Central to real business cycle view is the importance attached to changes in the real wage in inducing changes in employment which result in changes in production. In particular, a rise in the real wage persuades additional workers to accept offers of employment and a reduction in the real wage has exactly the opposite effect. One implication of real business cycle theory is that government stabilisation policies are unnecessary because the causes of the cycle have nothing to do with changes in aggregate demand. They further allege that, to the extent that markets allocate resources most efficiently, any government intervention to reallocate resources and so smooth the cycle must, by definition, result in a less efficient allocation of resources. Whether such a reallocation is desirable or not is, of course, a value judgement but from a resource allocation point of view, intervention creates waste.

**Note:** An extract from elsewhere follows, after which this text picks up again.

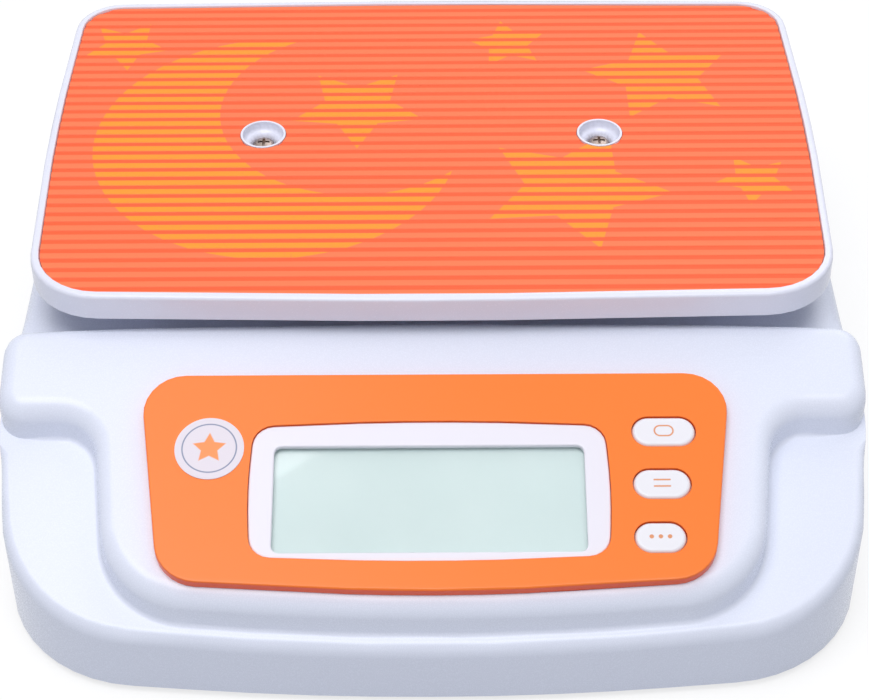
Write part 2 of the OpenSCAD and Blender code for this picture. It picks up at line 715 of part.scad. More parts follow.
module socket_screw(head_d, head_h, d, l) {
    translate([0, 0, -0.5]) cylinder(d = d, h = l + 0.5);
    difference() {
        translate([0, 0, -head_h]) cylinder(d = head_d, h = head_h);
        translate([0, 0, -head_h - 1]) cylinder(d = 5.7, h = 3.6, $fn = 6);
    }
}

module cell_base_screws() {
    color("dimgray") for (dx = [-1, 1])
        translate([-plinth_x + dx * cell_screw_dx, cell_y, floor_top + plinth_h - cell_grip])
            socket_screw(10, cell_screw_head, m6, cell_grip + spacer_t + cell_grip);
}

module cell_top_screws() {
    color("dimgray") for (dx = [-1, 1])
        translate([plinth_x + dx * cell_screw_dx, cell_y, support_z + support_t]) mirror([0, 0, 1])
            socket_screw(10, cell_screw_head, m6, support_t + support_z - cell_top + cell_grip);
}

// The bar's free end can sink by this much before it meets the stop.
stop_gap = 0.6;
module overload_stop() {
    color("dimgray") translate([plinth_x, cell_y, 0]) {
        translate([0, 0, floor_z + 0.3]) cylinder(d = m6, h = cell_z - stop_gap - floor_z - 0.3);
        translate([0, 0, floor_top]) difference() {
            cylinder(d = 11.5, h = 5, $fn = 6);
            translate([0, 0, -1]) cylinder(d = m6, h = 7);
        }
    }
}

// ---- Platform ----
rim_z = ridge_z + rim_gap;
platform_top = rim_z + rim_h;
mat_z = platform_top - 2.2;
mat_t = 1.2;
plate_t = 2.2;
tray_y = cell_y + 3;
tray_places = [for (sx = [-1, 1]) [sx * tray_spacing / 2, tray_y]];
tray_screw_d = 5;
tray_screw_end = 3;
support_w = tray_spacing + 30;
support_hole_d = 14;
platform_plan = [for (v = mirrored([
    [0, -platform_d / 2 - 0.8, 2200, 4],
    [platform_w / 2 - 3, -platform_d / 2 + 2.4, 26, 8],
    [platform_w / 2 + 0.4, 8, 1100, 4],
    [platform_w / 2 - 3, platform_d / 2 - 1.4, 18, 8],
    [0, platform_d / 2 + 0.6, 3000, 4]])) [v[0], v[1] + cell_y, v[2], v[3]]];

module platform_support() {
    flange = 6;
    depth = cell_w + 30;
    color("silver") difference() {
        union() {
            translate([-support_w / 2, cell_y - depth / 2, support_z]) cube([support_w, depth, support_t]);
            for (sy = [-1, 1]) translate([-support_w / 2, cell_y + sy * (depth / 2 - 1) - 1, support_z])
                cube([support_w, 2, support_t + flange]);
        }
        cell_screw_holes(plinth_x, support_z - 1, support_t + 2, m6 + 0.6);
        for (p = tray_places) translate([p[0], p[1], support_z - 1])
            cylinder(d = tray_screw_d + 0.1, h = support_t + 2);
        for (k = [0:2]) translate([-support_w / 3 + k * support_w / 5, cell_y - depth / 4, support_z - 1])
            cylinder(d = support_hole_d, h = support_t + 2);
    }
}

cup_wall = 0.8;
cup_depth = 2.4;
cup_seat = mat_z - 2.6;
cup_neck_d = 9.4;
cup_rim_z = mat_z + 1.8;
web_t = 1.8;
module weighing_platform() {
    lip_r = 1.4;
    color("white") difference() {
        union() {
            loft([heights(outline(platform_plan, lip_w + 4), mat_z - plate_t),
                heights(outline(platform_plan, 2.2), mat_z - plate_t - 2.2),
                heights(outline(platform_plan, 2), rim_z),
                heights(outline(platform_plan, 0.6), rim_z),
                heights(outline(platform_plan, 0), rim_z + 0.6),
                heights(outline(platform_plan, 0), platform_top - lip_r),
                heights(outline(platform_plan, lip_r * (1 - cos(45))),
                    platform_top - lip_r * (1 - sin(45))),
                heights(outline(platform_plan, lip_r), platform_top),
                heights(outline(platform_plan, lip_w - 0.3), platform_top),
                heights(outline(platform_plan, lip_w), platform_top - 0.3),
                heights(outline(platform_plan, lip_w), mat_z)],
                [0, cell_y, mat_z - plate_t], [0, cell_y, mat_z]);
            for (p = tray_places) translate([p[0], p[1], 0]) {
                translate([0, 0, support_z + support_t])
                    cylinder(d = 13, h = mat_z - support_z - support_t - 1);
                translate([0, 0, cup_seat]) cylinder(d = cup_d + 2 * cup_wall, h = cup_rim_z - cup_seat);
            }
            platform_ribs();
        }
        for (p = tray_places) translate([p[0], p[1], 0]) {
            translate([0, 0, cup_rim_z - cup_depth]) cylinder(d = cup_d, h = cup_depth + 1);
            translate([0, 0, cup_seat + 0.2])
                cylinder(d1 = cup_neck_d, d2 = cup_d, h = cup_rim_z - cup_depth - cup_seat - 0.2 + 0.001);
            translate([0, 0, cup_seat - 1.8]) cylinder(d = cup_neck_d, h = 3);
            translate([0, 0, support_z]) cylinder(d = tray_screw_d + 0.6, h = mat_z - support_z);
        }
    }
}

// Webs under the plate, clear of the support.
module platform_ribs() {
    rib_z = rim_z + 2;
    rib_top = mat_z - plate_t + bite;
    for (k = [-2, -1, 1, 2])
        translate([k * platform_w / 6 - web_t / 2, cell_y - platform_d / 2 + 2, rib_z])
            cube([web_t, platform_d - 4, rib_top - rib_z]);
    for (sy = [-1, 1])
        translate([-platform_w / 2 + 2.5, cell_y + sy * platform_d / 4 - web_t / 2, rib_z])
            cube([platform_w - 5, web_t, rib_top - rib_z]);
}

// The mat's ribs run across it; one comb section makes them all.
module platform_mat() {
    depth = platform_d - 2 * lip_w;
    count = floor(depth / rib_pitch);
    start = cell_y - count * rib_pitch / 2;
    comb = concat([[start - rib_pitch, mat_t]],
        [for (k = [0:count]) each [
            [start + (k - 0.34) * rib_pitch, mat_t], [start + (k - 0.24) * rib_pitch, mat_t + rib_h],
            [start + (k + 0.24) * rib_pitch, mat_t + rib_h], [start + (k + 0.34) * rib_pitch, mat_t]]],
        [[start + (count + 1) * rib_pitch, mat_t], [start + (count + 1) * rib_pitch, 0],
            [start - rib_pitch, 0]]);
    color("tomato") difference() {
        intersection() {
            plan_slab(platform_plan, lip_w + 0.25, mat_z, mat_z + 3);
            translate([-platform_w / 2 - 5, 0, mat_z]) rotate([90, 0, 90]) linear_extrude(platform_w + 10)
                polygon(comb);
        }
        for (p = tray_places) translate([p[0], p[1], mat_z - 1])
            cylinder(d = cup_d + 2 * cup_wall + 0.4, h = 5);
    }
}

module platform_screws() {
    head_z = cup_seat - 1.8;
    color("silver") for (p = tray_places) translate([p[0], p[1], 0]) {
        translate([0, 0, head_z]) difference() {
            rotate_extrude() polygon([[0, 0], [4.1, 0], [4.1, 1.2], [3.2, 2.2], [1.6, 2.7], [0, 2.8]]);
            for (a = [0, 90]) rotate(a) translate([-2.2, -0.5, 1]) cube([4.4, 1, 3]);
        }
        translate([0, 0, support_z - tray_screw_end])
            cylinder(d = tray_screw_d, h = head_z - support_z + tray_screw_end + 0.1);
    }
}

upper_housing();
lower_housing();
housing_screws();
rubber_feet();
battery_door();
batteries();
battery_springs();
battery_tabs();
control_panel();
lcd_bezel();
display_window();
lcd_glass();
lcd_frame();
contact_strips();
circuit_board();
board_screws();
switch_bodies();
plunger(0);  // tare_plunger
plunger(1);  // mode_plunger
plunger(2);  // memory_plunger
button(0);  // tare_button
button(1);  // mode_button
button(2);  // memory_button
panel_disc();
load_cell();
lower_spacer();
upper_spacer();
cell_base_screws();
cell_top_screws();
overload_stop();
platform_support();
weighing_platform();
platform_mat();
platform_screws();
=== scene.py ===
# Digital baby weighing scale: the finish of every piece, in the order it is put together.
import math

import bmesh
import bpy
from mathutils import Matrix, Vector


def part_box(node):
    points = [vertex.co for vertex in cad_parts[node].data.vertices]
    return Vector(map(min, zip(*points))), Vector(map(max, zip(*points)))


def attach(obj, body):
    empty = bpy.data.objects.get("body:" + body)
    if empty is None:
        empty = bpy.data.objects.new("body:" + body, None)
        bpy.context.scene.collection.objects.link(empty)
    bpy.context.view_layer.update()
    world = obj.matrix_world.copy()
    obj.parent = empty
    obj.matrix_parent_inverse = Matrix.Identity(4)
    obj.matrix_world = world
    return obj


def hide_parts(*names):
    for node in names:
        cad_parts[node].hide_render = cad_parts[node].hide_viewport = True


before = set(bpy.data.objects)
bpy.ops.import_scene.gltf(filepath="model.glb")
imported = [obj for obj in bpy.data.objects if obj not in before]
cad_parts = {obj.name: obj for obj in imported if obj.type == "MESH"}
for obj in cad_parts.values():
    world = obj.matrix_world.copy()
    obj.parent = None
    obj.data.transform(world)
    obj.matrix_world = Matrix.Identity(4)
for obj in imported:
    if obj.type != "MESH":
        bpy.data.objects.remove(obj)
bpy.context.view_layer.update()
MM = 0.001


# ---- Upper housing ----
# The moulded upper shell of the base: lower tier, raised console and deck in one part.
# It is injection moulded in glossy white ABS, and six screws from below close it.
# Its edges carry a painted highlight, a thin brighter line in patches.

HOUSING_WHITE = (232, 237, 252)
HOUSING_EDGE_HIGHLIGHT = (244, 247, 255)


def srgb(red, green, blue):
    """A colour as a screen shows it, from 0 to 255, in the linear values of a shader."""
    return [((c / 255 + 0.055) / 1.055) ** 2.4 for c in (red, green, blue)] + [1.0]


def new_group(name, inputs, outputs):
    """An empty node group with its sockets, and its two end nodes."""
    group = bpy.data.node_groups.new(name, "ShaderNodeTree")
    for label, kind, value in inputs:
        socket = group.interface.new_socket(label, in_out="INPUT", socket_type=kind)
        if value is not None:
            socket.default_value = value
    for label, kind in outputs:
        group.interface.new_socket(label, in_out="OUTPUT", socket_type=kind)
    return group, group.nodes.new("NodeGroupInput"), group.nodes.new("NodeGroupOutput")


def math_node(tree, operation, *values):
    """A Math node whose inputs are numbers or sockets."""
    node = tree.nodes.new("ShaderNodeMath")
    node.operation = operation
    for socket, value in zip(node.inputs, values):
        if isinstance(value, (int, float)):
            socket.default_value = value
        else:
            tree.links.new(value, socket)
    return node.outputs[0]


def noise_node(tree, vector, scale, detail):
    """A noise on a vector, in turns per metre."""
    node = tree.nodes.new("ShaderNodeTexNoise")
    node.inputs["Detail"].default_value = detail
    if isinstance(scale, (int, float)):
        node.inputs["Scale"].default_value = scale
    else:
        tree.links.new(scale, node.inputs["Scale"])
    tree.links.new(vector, node.inputs["Vector"])
    return node.outputs["Fac"]


def between(tree, value, low, high, to_low=0.0, to_high=1.0):
    """A value's place between two limits, clamped and spread over a new span."""
    node = tree.nodes.new("ShaderNodeMapRange")
    for socket, number in zip(node.inputs, (value, low, high, to_low, to_high)):
        if isinstance(number, (int, float)):
            socket.default_value = number
        else:
            tree.links.new(number, socket)
    return node.outputs["Result"]


def blend_colours(tree, share, first, second):
    """One colour laid over another by a share; each is a socket or four numbers."""
    node = tree.nodes.new("ShaderNodeMix")
    node.data_type = "RGBA"
    for socket, value in ((node.inputs[0], share), (node.inputs[6], first), (node.inputs[7], second)):
        if isinstance(value, (int, float, list)):
            socket.default_value = value
        else:
            tree.links.new(value, socket)
    return node.outputs[2]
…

Real business cycle theorists doubt these assertions and argue that business fluctuations are a natural part of an economy's evolution. Fluctuations in output occur as a result of changes in supply-side conditions which, in turn, affect profitable opportunities and hence society's demand for goods and services and its preference for consumption relative to saving. When demand for a particular product falls, the least efficient firms are forced out of business and all firms seek out and exploit profitable opportunities for trade. Far from harming the economy, real business cycle theorists therefore allege that the economy benefits from fluctuations in output.